# TASK PROMPT
Repeat only the lines from the line containing "make_panels()" through the line containing "obj.data.transform(world)", both included, exactly as they stand.

# PROVIDED DATA
========================================================================

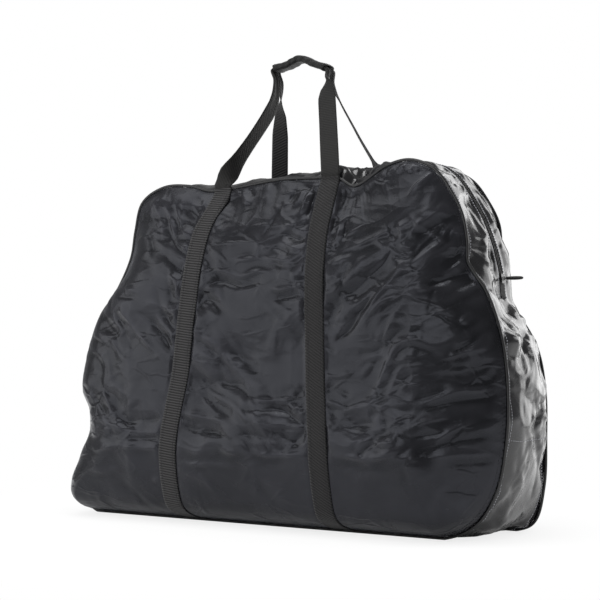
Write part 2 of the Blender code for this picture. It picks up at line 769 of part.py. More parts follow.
def handle_path(side):
    """One handle's middle line, from its left base over the grip to its right base."""
    y = side * (gathered_width + handle_split) / 2
    grip = grip_line(y)
    legs = []
    for hand, end in ((-1, grip[0]), (1, grip[-1])):
        base = handle_base(hand, side)
        spread = hand * shoulder_spreads[hand, side]
        shoulder = end + np.array([spread, 0.0, -shoulder_drop])
        shoulder[1] += (base[1] - y) * shoulder_drop / (end[2] - base[2])
        share, bow = leg_bends[hand, side]
        bend = base + (shoulder - base) * share + np.array([bow, 0.0, 0.0])
        root = base + np.array([0.0, 0.0, handle_root])
        legs.append([base, root, bend, shoulder])
    points = [*legs[0], *grip, *legs[1][::-1]]
    path = open_spline(points, samples_per_span)
    path[:, 1] = side * np.maximum(side * path[:, 1], abs(y))
    return path


def webbing_loops(path, side):
    """Loops across the webbing, which lies flat at its bases and turns on edge into the grip."""
    along = np.gradient(path, axis=0)
    along /= np.linalg.norm(along, axis=1)[:, None]
    steps = np.linalg.norm(np.diff(path, axis=0), axis=1)
    length = np.concatenate([[0.0], np.cumsum(steps)])
    share = length / length[-1]
    places, turns, folds = zip(*handle_turn_shares[side], strict=True)
    angle = np.interp(share, places, turns) * math.pi
    fold = np.interp(share, places, folds)
    if side > 0:
        angle = math.pi - angle
    width_way = np.column_stack([np.cos(angle), np.sin(angle), np.zeros(len(path))])
    width_way -= along * np.sum(width_way * along, axis=1)[:, None]
    width_way /= np.linalg.norm(width_way, axis=1)[:, None]
    thick_way = np.cross(along, width_way)
    width = webbing_width + (gathered_width - webbing_width) * fold
    thick = webbing_thickness + (gathered_thickness - webbing_thickness) * fold
    across = width_way * (width / 2)[:, None]
    through = thick_way * (thick / 2)[:, None]
    corners = (-across - through, across - through, across + through, through - across)
    return np.stack([path + corner for corner in corners], axis=1)


def make_handles():
    """The two webbing handles, each turning at its bases on the top of its panel."""
    for name, side in (("front_handle", -1), ("back_handle", 1)):
        left, right = handle_base(-1, side), handle_base(1, side)
        pivot = hinge(f"{name}_hinge", (left + right) / 2)
        swept(name, webbing_loops(handle_path(side), side), False, black_webbing, pivot)


def chamfered(half_y, half_z, chamfer):
    """The eight corners of a rectangle with cut corners."""
    y_in, z_in = half_y - chamfer, half_z - chamfer
    quarter = [(half_y, z_in), (y_in, half_z)]
    mirrored = [(-y, z) for y, z in quarter[::-1]]
    upper = quarter + mirrored
    return np.array(upper + [(y, -z) for y, z in upper[::-1]])


def make_grip_wrap():
    """A padded sleeve round both handles, which lie side by side in its slot."""
    path = (handle_path(-1) + handle_path(1)) / 2
    leg = leg_points * samples_per_span + 1
    path = path[leg:-leg]
    along = np.gradient(path, axis=0)
    along /= np.linalg.norm(along, axis=1)[:, None]
    across = np.array([0.0, 1.0, 0.0])
    up = np.cross(along, across)
    slot_half = gathered_width + handle_split / 2 + wrap_play
    slot_rise = gathered_thickness / 2 + wrap_play
    sections = (
        chamfered(wrap_width / 2, wrap_height / 2, wrap_chamfer),
        chamfered(slot_half, slot_rise, wrap_play),
    )
    loops = [
        path[:, None] + across * section[None, :, :1] + up[:, None] * section[None, :, 1:]
        for section in sections
    ]
    rows, columns = loops[0].shape[:2]
    inside = rows * columns
    faces = band_faces(rows, columns, False, True) + band_faces(rows, columns, False, True, inside)
    for start in (0, inside - columns):
        for j in range(columns):
            a, b = start + j, start + (j + 1) % columns
            faces += [(a, b, inside + b), (a, inside + b, inside + a)]
    vertices = np.concatenate(loops).reshape(-1, 3)
    mesh_object("grip_wrap", vertices, faces, black_webbing, bpy.data.objects["front_handle_hinge"])


make_panels()
make_gussets()
make_bindings()
make_piping()
make_panel_straps()
make_bottom_straps()
make_base_stiffener()
make_zip()
make_pull(make_slider())
make_handles()
make_grip_wrap()
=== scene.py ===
# Looks of a soft bike travel bag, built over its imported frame.
# Metres, +Z up. X runs along the bag, the front faces -Y, and the floor is z = 0.
import functools
import math

import bpy
import numpy as np
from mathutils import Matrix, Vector


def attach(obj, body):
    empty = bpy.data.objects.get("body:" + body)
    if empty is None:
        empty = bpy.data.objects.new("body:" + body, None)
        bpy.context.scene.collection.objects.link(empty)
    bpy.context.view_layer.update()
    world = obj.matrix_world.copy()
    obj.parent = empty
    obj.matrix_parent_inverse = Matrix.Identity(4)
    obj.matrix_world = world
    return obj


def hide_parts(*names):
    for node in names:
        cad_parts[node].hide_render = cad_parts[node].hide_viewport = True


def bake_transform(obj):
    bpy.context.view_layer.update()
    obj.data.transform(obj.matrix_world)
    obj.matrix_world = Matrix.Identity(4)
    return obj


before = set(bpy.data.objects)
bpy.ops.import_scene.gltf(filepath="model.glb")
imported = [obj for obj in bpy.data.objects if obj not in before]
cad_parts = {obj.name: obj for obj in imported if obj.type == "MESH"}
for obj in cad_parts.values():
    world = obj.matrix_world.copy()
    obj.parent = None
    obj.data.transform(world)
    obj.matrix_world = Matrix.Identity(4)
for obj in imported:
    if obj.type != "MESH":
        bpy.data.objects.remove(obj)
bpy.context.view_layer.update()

print("frame loaded:", len(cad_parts), "nodes")


def hexColour(text):
    # sRGB hex to linear light, with the usual 2.4 power curve
    parts = np.array([int(text[i:i + 2], 16) for i in (1, 3, 5)]) / 255
    linear = np.where(parts <= 0.04045, parts / 12.92, ((parts + 0.055) / 1.055) ** 2.4)
    return (*linear.tolist(), 1.0)


def addNode(tree, kind, inputs=None, feeds=(), stops=(), **settings):
    # one node: its settings, its colour stops, its inputs as values or (node, output) pairs to link,
    # and what it feeds as (output, node, input)
    node = tree.nodes.new("ShaderNode" + kind)
    for key, value in settings.items():
        setattr(node, key, value)
    for k, (position, colour) in enumerate(stops):
        node.color_ramp.elements[k].position, node.color_ramp.elements[k].color = position, hexColour(colour)
    for key, value in (inputs or {}).items():
        if isinstance(value, tuple) and isinstance(value[0], bpy.types.Node):
            tree.links.new(value[0].outputs[value[1]], node.inputs[key])
        else:
            node.inputs[key].default_value = value
    for output, target, key in feeds:
        tree.links.new(node.outputs[output], target.inputs[key])
    return node


def span(*limits):
    # the four limits of a Map Range node
    return dict(zip(("From Min", "From Max", "To Min", "To Max"), limits))


def newMaterial(name, **sockets):
    # a Principled material whose uniform values are set on its own sockets, and its maker of nodes
    material = bpy.data.materials.new(name)
    material.use_nodes = True
    shader = material.node_tree.nodes["Principled BSDF"]
    for key, value in sockets.items():
        shader.inputs[key.replace("_", " ")].default_value = value
    return material, functools.partial(addNode, material.node_tree), shader


def unit(vectors):
    # each vector over its own length
    return vectors / np.linalg.norm(vectors, axis=-1)[..., None]


def runOf(line):
    # the distance covered at each point of a line, as a running sum of its steps
    return np.concatenate([[0.0], np.cumsum(np.linalg.norm(np.diff(line, axis=0), axis=1))])


def readAlong(line, run, places):
    # every coordinate of a line, read at places along its run
    return np.column_stack([np.interp(places, run, line[:, k]) for k in range(line.shape[1])])


def evenly(line, count):
    # the line read again at equal steps of its length
    run = runOf(line)
    return readAlong(line, run, np.linspace(0, run[-1], count))


def joined(*parts):
    # arrays spread over one another, set side by side as the coordinates of points
    return np.stack(np.broadcast_arrays(*parts), axis=-1)


def atDepth(line, y):
    # (x, z) points put at a depth y
    return joined(line[..., 0], y, line[..., 1])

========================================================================

# THE RESULT
make_panels()
make_gussets()
make_bindings()
make_piping()
make_panel_straps()
make_bottom_straps()
make_base_stiffener()
make_zip()
make_pull(make_slider())
make_handles()
make_grip_wrap()
=== scene.py ===
# Looks of a soft bike travel bag, built over its imported frame.
# Metres, +Z up. X runs along the bag, the front faces -Y, and the floor is z = 0.
import functools
import math

import bpy
import numpy as np
from mathutils import Matrix, Vector


def attach(obj, body):
    empty = bpy.data.objects.get("body:" + body)
    if empty is None:
        empty = bpy.data.objects.new("body:" + body, None)
        bpy.context.scene.collection.objects.link(empty)
    bpy.context.view_layer.update()
    world = obj.matrix_world.copy()
    obj.parent = empty
    obj.matrix_parent_inverse = Matrix.Identity(4)
    obj.matrix_world = world
    return obj


def hide_parts(*names):
    for node in names:
        cad_parts[node].hide_render = cad_parts[node].hide_viewport = True


def bake_transform(obj):
    bpy.context.view_layer.update()
    obj.data.transform(obj.matrix_world)
    obj.matrix_world = Matrix.Identity(4)
    return obj


before = set(bpy.data.objects)
bpy.ops.import_scene.gltf(filepath="model.glb")
imported = [obj for obj in bpy.data.objects if obj not in before]
cad_parts = {obj.name: obj for obj in imported if obj.type == "MESH"}
for obj in cad_parts.values():
    world = obj.matrix_world.copy()
    obj.parent = None
    obj.data.transform(world)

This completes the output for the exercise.